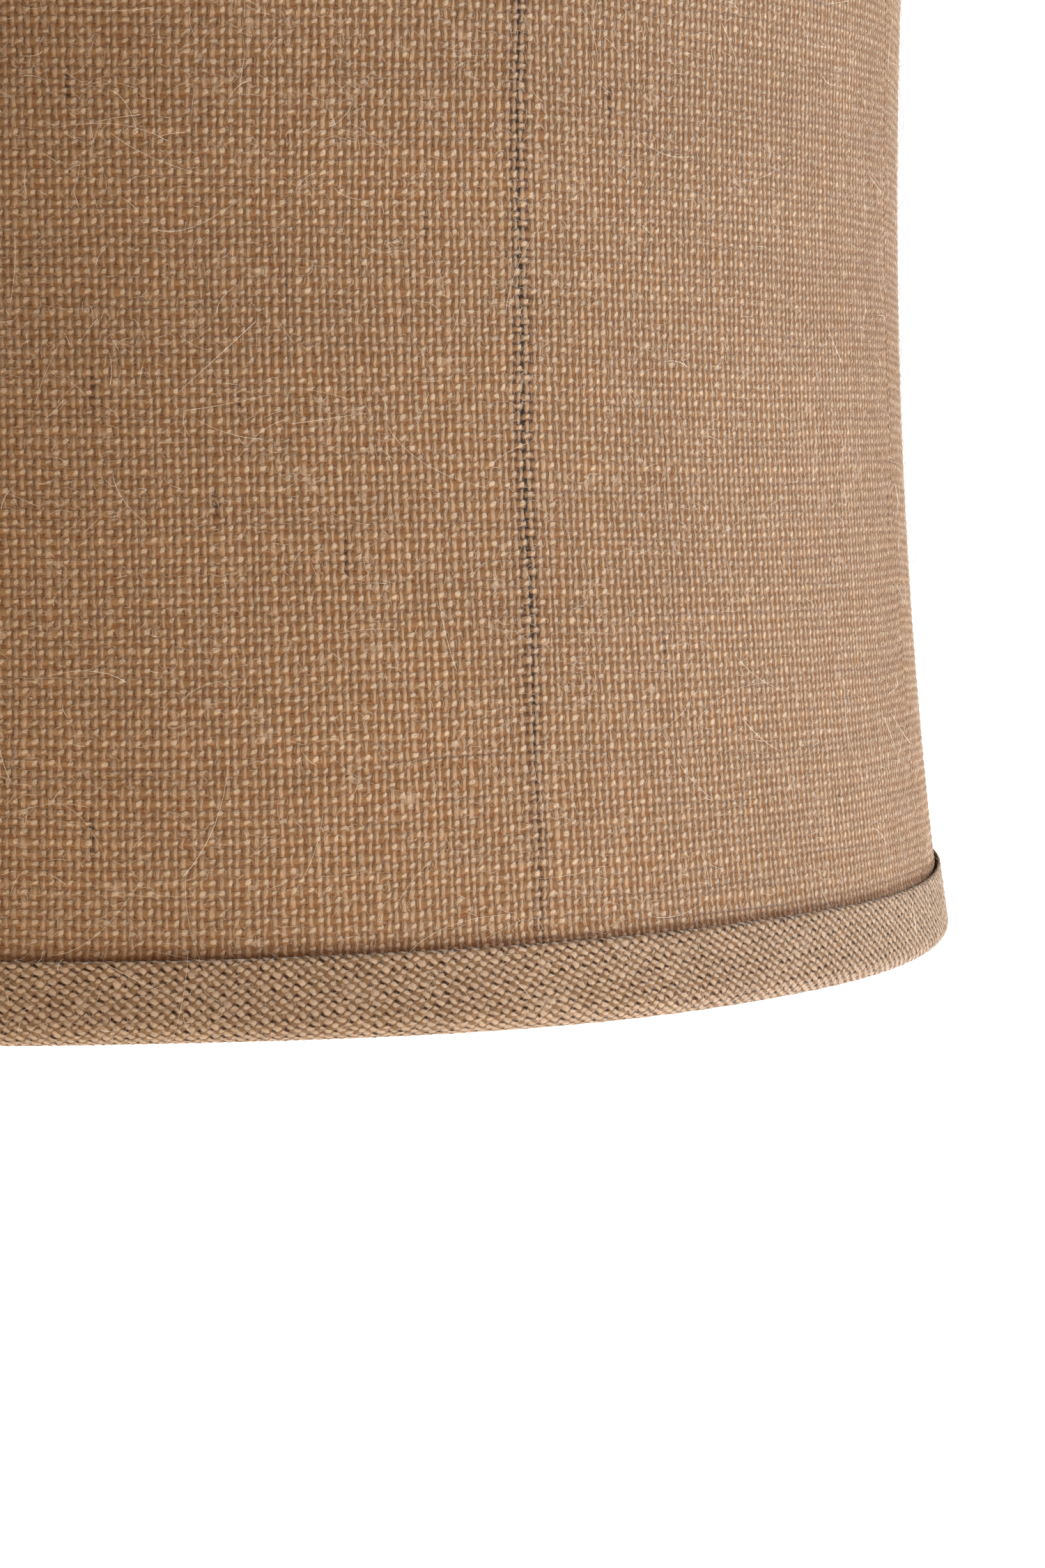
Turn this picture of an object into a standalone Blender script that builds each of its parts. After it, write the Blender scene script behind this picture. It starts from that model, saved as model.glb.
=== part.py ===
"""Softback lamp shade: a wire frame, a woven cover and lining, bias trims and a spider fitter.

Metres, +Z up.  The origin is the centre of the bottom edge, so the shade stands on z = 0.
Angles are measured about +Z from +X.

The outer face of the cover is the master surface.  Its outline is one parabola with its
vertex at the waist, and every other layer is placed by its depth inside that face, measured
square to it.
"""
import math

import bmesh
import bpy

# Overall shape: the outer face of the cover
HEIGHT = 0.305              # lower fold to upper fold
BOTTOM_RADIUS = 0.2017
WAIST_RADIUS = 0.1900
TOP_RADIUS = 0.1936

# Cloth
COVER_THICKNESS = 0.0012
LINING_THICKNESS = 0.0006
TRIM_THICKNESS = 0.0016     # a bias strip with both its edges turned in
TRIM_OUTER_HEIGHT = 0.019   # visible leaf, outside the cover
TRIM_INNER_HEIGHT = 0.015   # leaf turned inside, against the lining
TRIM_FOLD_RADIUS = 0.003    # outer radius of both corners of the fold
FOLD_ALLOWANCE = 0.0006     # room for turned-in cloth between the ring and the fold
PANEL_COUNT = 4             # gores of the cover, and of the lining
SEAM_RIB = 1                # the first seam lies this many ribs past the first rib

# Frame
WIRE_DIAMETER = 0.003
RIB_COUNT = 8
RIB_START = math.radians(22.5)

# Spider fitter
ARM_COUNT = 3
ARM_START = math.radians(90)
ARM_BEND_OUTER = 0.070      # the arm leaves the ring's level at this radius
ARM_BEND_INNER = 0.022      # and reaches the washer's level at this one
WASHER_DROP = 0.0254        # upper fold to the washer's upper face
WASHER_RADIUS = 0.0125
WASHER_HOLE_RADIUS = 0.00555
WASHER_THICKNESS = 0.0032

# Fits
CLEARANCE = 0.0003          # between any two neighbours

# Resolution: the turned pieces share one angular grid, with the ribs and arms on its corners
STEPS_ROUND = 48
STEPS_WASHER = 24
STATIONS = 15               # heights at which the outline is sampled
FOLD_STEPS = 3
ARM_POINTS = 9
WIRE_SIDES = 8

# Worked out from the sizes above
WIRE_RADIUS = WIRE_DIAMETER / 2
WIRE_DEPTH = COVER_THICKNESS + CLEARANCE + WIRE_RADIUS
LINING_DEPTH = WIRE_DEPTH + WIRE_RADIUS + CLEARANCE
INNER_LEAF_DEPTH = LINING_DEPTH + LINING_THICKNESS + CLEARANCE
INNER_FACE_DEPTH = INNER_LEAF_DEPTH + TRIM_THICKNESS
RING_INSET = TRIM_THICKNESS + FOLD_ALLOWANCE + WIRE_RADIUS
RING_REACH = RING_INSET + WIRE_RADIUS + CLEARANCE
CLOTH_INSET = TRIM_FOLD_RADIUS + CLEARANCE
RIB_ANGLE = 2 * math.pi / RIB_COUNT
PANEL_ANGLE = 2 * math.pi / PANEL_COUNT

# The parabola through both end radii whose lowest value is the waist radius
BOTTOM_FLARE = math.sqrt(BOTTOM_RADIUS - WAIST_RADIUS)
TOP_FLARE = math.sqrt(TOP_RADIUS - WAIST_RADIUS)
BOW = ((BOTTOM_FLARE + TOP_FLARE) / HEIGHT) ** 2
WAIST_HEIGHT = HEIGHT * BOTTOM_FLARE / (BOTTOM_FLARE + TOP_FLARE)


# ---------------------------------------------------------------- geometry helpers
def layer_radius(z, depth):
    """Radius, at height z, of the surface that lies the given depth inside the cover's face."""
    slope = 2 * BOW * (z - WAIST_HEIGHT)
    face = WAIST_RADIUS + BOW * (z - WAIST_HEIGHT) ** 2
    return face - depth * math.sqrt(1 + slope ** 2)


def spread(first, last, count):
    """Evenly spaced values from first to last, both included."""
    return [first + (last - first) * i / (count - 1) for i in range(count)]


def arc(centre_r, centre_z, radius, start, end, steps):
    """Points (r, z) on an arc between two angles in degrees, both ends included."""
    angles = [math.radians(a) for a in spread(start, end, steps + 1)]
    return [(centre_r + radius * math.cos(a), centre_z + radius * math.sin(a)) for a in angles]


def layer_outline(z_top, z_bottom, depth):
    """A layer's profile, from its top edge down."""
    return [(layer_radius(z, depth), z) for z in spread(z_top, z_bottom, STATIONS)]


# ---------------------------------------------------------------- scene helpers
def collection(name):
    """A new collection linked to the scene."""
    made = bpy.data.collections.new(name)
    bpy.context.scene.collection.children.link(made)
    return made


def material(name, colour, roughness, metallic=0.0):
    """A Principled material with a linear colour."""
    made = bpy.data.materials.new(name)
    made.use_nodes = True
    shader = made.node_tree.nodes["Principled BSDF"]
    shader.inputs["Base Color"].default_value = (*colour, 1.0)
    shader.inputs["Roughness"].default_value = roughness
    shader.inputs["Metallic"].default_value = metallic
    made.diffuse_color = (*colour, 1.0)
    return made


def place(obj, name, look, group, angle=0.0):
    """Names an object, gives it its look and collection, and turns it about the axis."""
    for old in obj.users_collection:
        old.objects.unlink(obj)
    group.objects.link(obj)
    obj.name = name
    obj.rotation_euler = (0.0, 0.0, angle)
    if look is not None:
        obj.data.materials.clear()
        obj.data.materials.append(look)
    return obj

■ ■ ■

* [What needs to be done]
Would you reproduce the material above in full, exactly as given?

* [Exercise solution]
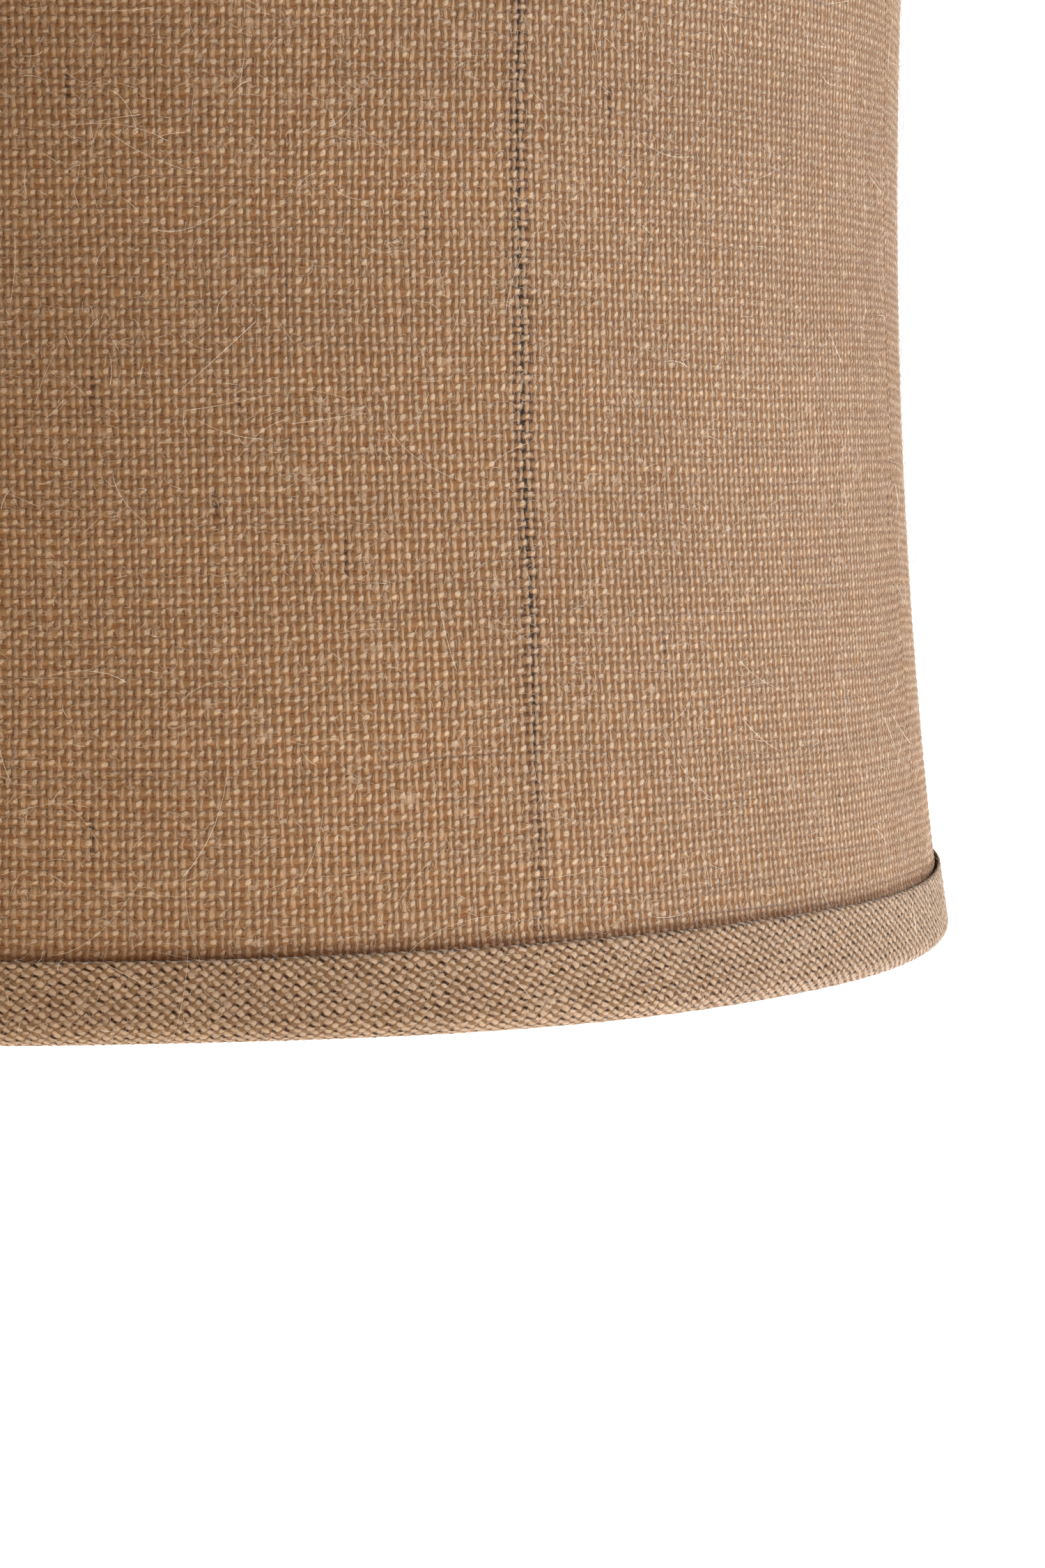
Turn this picture of an object into a standalone Blender script that builds each of its parts. After it, write the Blender scene script behind this picture. It starts from that model, saved as model.glb.
=== part.py ===
"""Softback lamp shade: a wire frame, a woven cover and lining, bias trims and a spider fitter.

Metres, +Z up.  The origin is the centre of the bottom edge, so the shade stands on z = 0.
Angles are measured about +Z from +X.

The outer face of the cover is the master surface.  Its outline is one parabola with its
vertex at the waist, and every other layer is placed by its depth inside that face, measured
square to it.
"""
import math

import bmesh
import bpy

# Overall shape: the outer face of the cover
HEIGHT = 0.305              # lower fold to upper fold
BOTTOM_RADIUS = 0.2017
WAIST_RADIUS = 0.1900
TOP_RADIUS = 0.1936

# Cloth
COVER_THICKNESS = 0.0012
LINING_THICKNESS = 0.0006
TRIM_THICKNESS = 0.0016     # a bias strip with both its edges turned in
TRIM_OUTER_HEIGHT = 0.019   # visible leaf, outside the cover
TRIM_INNER_HEIGHT = 0.015   # leaf turned inside, against the lining
TRIM_FOLD_RADIUS = 0.003    # outer radius of both corners of the fold
FOLD_ALLOWANCE = 0.0006     # room for turned-in cloth between the ring and the fold
PANEL_COUNT = 4             # gores of the cover, and of the lining
SEAM_RIB = 1                # the first seam lies this many ribs past the first rib

# Frame
WIRE_DIAMETER = 0.003
RIB_COUNT = 8
RIB_START = math.radians(22.5)

# Spider fitter
ARM_COUNT = 3
ARM_START = math.radians(90)
ARM_BEND_OUTER = 0.070      # the arm leaves the ring's level at this radius
ARM_BEND_INNER = 0.022      # and reaches the washer's level at this one
WASHER_DROP = 0.0254        # upper fold to the washer's upper face
WASHER_RADIUS = 0.0125
WASHER_HOLE_RADIUS = 0.00555
WASHER_THICKNESS = 0.0032

# Fits
CLEARANCE = 0.0003          # between any two neighbours

# Resolution: the turned pieces share one angular grid, with the ribs and arms on its corners
STEPS_ROUND = 48
STEPS_WASHER = 24
STATIONS = 15               # heights at which the outline is sampled
FOLD_STEPS = 3
ARM_POINTS = 9
WIRE_SIDES = 8

# Worked out from the sizes above
WIRE_RADIUS = WIRE_DIAMETER / 2
WIRE_DEPTH = COVER_THICKNESS + CLEARANCE + WIRE_RADIUS
LINING_DEPTH = WIRE_DEPTH + WIRE_RADIUS + CLEARANCE
INNER_LEAF_DEPTH = LINING_DEPTH + LINING_THICKNESS + CLEARANCE
INNER_FACE_DEPTH = INNER_LEAF_DEPTH + TRIM_THICKNESS
RING_INSET = TRIM_THICKNESS + FOLD_ALLOWANCE + WIRE_RADIUS
RING_REACH = RING_INSET + WIRE_RADIUS + CLEARANCE
CLOTH_INSET = TRIM_FOLD_RADIUS + CLEARANCE
RIB_ANGLE = 2 * math.pi / RIB_COUNT
PANEL_ANGLE = 2 * math.pi / PANEL_COUNT

# The parabola through both end radii whose lowest value is the waist radius
BOTTOM_FLARE = math.sqrt(BOTTOM_RADIUS - WAIST_RADIUS)
TOP_FLARE = math.sqrt(TOP_RADIUS - WAIST_RADIUS)
BOW = ((BOTTOM_FLARE + TOP_FLARE) / HEIGHT) ** 2
WAIST_HEIGHT = HEIGHT * BOTTOM_FLARE / (BOTTOM_FLARE + TOP_FLARE)


# ---------------------------------------------------------------- geometry helpers
def layer_radius(z, depth):
    """Radius, at height z, of the surface that lies the given depth inside the cover's face."""
    slope = 2 * BOW * (z - WAIST_HEIGHT)
    face = WAIST_RADIUS + BOW * (z - WAIST_HEIGHT) ** 2
    return face - depth * math.sqrt(1 + slope ** 2)


def spread(first, last, count):
    """Evenly spaced values from first to last, both included."""
    return [first + (last - first) * i / (count - 1) for i in range(count)]


def arc(centre_r, centre_z, radius, start, end, steps):
    """Points (r, z) on an arc between two angles in degrees, both ends included."""
    angles = [math.radians(a) for a in spread(start, end, steps + 1)]
    return [(centre_r + radius * math.cos(a), centre_z + radius * math.sin(a)) for a in angles]


def layer_outline(z_top, z_bottom, depth):
    """A layer's profile, from its top edge down."""
    return [(layer_radius(z, depth), z) for z in spread(z_top, z_bottom, STATIONS)]


# ---------------------------------------------------------------- scene helpers
def collection(name):
    """A new collection linked to the scene."""
    made = bpy.data.collections.new(name)
    bpy.context.scene.collection.children.link(made)
    return made


def material(name, colour, roughness, metallic=0.0):
    """A Principled material with a linear colour."""
    made = bpy.data.materials.new(name)
    made.use_nodes = True
    shader = made.node_tree.nodes["Principled BSDF"]
    shader.inputs["Base Color"].default_value = (*colour, 1.0)
    shader.inputs["Roughness"].default_value = roughness
    shader.inputs["Metallic"].default_value = metallic
    made.diffuse_color = (*colour, 1.0)
    return made


def place(obj, name, look, group, angle=0.0):
    """Names an object, gives it its look and collection, and turns it about the axis."""
    for old in obj.users_collection:
        old.objects.unlink(obj)
    group.objects.link(obj)
    obj.name = name
    obj.rotation_euler = (0.0, 0.0, angle)
    if look is not None:
        obj.data.materials.clear()
        obj.data.materials.append(look)
    return obj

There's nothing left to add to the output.